Everything from the line containing "Write part 3 of" through the line containing "the roof sheets." should be repeated exactly, and nothing else from the data.

-------- SOURCE DATA --------

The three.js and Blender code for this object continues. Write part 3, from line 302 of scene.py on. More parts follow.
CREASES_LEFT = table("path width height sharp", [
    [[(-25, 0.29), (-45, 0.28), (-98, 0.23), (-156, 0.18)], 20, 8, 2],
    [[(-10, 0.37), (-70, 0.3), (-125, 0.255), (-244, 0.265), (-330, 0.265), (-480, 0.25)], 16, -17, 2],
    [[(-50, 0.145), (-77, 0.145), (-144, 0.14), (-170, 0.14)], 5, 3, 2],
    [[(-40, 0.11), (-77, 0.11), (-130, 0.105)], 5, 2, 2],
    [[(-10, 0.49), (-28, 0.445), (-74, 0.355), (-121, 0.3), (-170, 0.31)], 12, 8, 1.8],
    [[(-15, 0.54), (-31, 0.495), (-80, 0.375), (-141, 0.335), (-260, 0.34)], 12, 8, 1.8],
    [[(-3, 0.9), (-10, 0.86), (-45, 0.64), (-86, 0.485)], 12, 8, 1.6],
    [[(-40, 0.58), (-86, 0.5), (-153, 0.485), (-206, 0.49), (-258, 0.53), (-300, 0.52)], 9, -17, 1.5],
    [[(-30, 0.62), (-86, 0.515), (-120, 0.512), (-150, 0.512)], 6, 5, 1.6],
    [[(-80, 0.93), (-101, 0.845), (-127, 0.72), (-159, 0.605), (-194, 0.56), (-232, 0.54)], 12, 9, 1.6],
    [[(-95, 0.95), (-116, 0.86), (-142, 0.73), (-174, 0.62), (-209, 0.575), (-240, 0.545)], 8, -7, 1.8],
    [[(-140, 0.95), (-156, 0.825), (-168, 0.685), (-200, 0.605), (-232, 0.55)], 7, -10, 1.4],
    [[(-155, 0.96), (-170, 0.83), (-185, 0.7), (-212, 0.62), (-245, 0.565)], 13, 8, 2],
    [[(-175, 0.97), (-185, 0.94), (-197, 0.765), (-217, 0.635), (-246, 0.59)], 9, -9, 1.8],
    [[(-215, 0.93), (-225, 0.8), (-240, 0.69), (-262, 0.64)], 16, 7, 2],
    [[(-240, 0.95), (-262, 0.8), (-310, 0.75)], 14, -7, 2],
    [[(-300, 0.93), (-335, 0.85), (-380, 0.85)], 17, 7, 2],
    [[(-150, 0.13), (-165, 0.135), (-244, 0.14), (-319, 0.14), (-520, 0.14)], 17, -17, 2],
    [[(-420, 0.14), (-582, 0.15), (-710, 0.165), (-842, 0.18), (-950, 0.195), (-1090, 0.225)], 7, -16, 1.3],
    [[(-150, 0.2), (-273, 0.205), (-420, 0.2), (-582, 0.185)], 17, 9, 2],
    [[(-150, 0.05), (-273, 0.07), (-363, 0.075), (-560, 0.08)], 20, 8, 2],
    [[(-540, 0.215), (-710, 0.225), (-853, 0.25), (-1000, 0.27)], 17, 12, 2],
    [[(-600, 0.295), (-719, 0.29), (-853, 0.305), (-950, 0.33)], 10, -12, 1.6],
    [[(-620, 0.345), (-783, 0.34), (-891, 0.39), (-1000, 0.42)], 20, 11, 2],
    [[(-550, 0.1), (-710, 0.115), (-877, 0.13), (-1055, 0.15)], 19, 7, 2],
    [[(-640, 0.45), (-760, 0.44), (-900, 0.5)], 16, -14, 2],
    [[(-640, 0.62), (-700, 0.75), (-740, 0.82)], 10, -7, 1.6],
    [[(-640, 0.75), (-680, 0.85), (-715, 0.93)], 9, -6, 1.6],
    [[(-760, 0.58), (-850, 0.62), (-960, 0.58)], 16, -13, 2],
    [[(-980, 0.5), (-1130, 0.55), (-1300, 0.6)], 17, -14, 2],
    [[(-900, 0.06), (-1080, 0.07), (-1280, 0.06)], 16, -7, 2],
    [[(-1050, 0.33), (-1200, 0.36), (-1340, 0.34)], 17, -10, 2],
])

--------
-------- SOURCE DATA --------

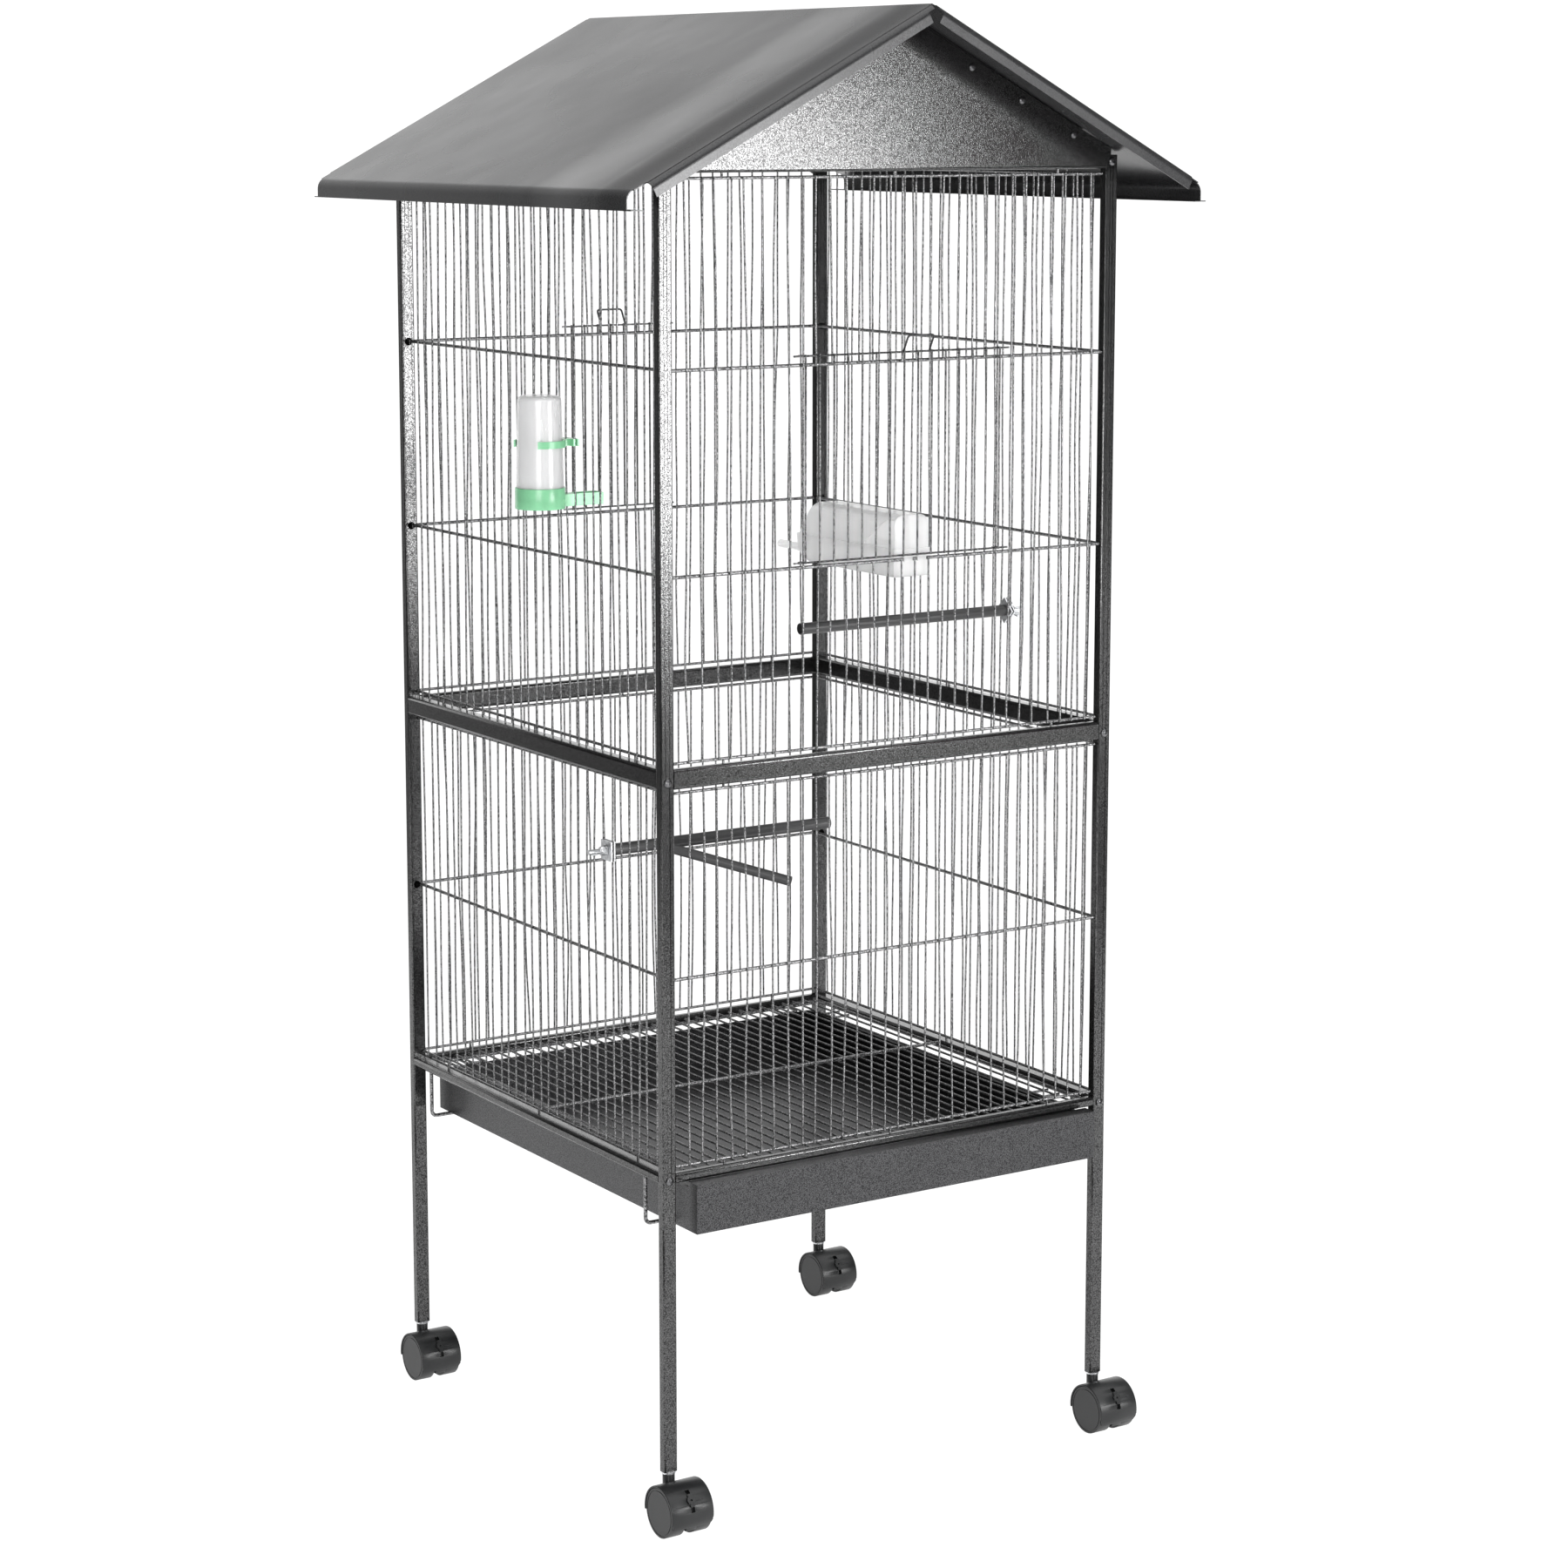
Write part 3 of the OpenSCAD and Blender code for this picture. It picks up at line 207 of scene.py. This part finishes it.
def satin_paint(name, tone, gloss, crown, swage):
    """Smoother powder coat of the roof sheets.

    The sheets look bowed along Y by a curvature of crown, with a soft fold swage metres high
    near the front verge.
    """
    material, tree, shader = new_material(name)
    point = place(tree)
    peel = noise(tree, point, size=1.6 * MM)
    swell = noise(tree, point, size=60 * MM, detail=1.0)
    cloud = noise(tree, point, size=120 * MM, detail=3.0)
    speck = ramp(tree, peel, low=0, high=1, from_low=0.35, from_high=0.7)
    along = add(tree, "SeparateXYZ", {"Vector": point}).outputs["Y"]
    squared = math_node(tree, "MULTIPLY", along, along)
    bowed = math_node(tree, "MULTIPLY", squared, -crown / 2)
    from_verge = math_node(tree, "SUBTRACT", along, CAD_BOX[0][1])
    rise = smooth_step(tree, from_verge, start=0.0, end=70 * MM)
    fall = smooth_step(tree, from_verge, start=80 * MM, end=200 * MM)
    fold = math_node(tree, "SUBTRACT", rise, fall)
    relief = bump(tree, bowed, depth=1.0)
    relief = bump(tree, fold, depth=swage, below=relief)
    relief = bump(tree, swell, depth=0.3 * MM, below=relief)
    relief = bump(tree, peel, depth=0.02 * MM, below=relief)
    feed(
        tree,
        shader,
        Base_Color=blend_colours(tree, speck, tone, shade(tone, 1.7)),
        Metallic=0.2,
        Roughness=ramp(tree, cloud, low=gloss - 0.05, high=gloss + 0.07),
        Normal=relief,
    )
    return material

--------

### SOLUTION TO THE EXERCISE:
Write part 3 of the OpenSCAD and Blender code for this picture. It picks up at line 207 of scene.py. This part finishes it.
def satin_paint(name, tone, gloss, crown, swage):
    """Smoother powder coat of the roof sheets.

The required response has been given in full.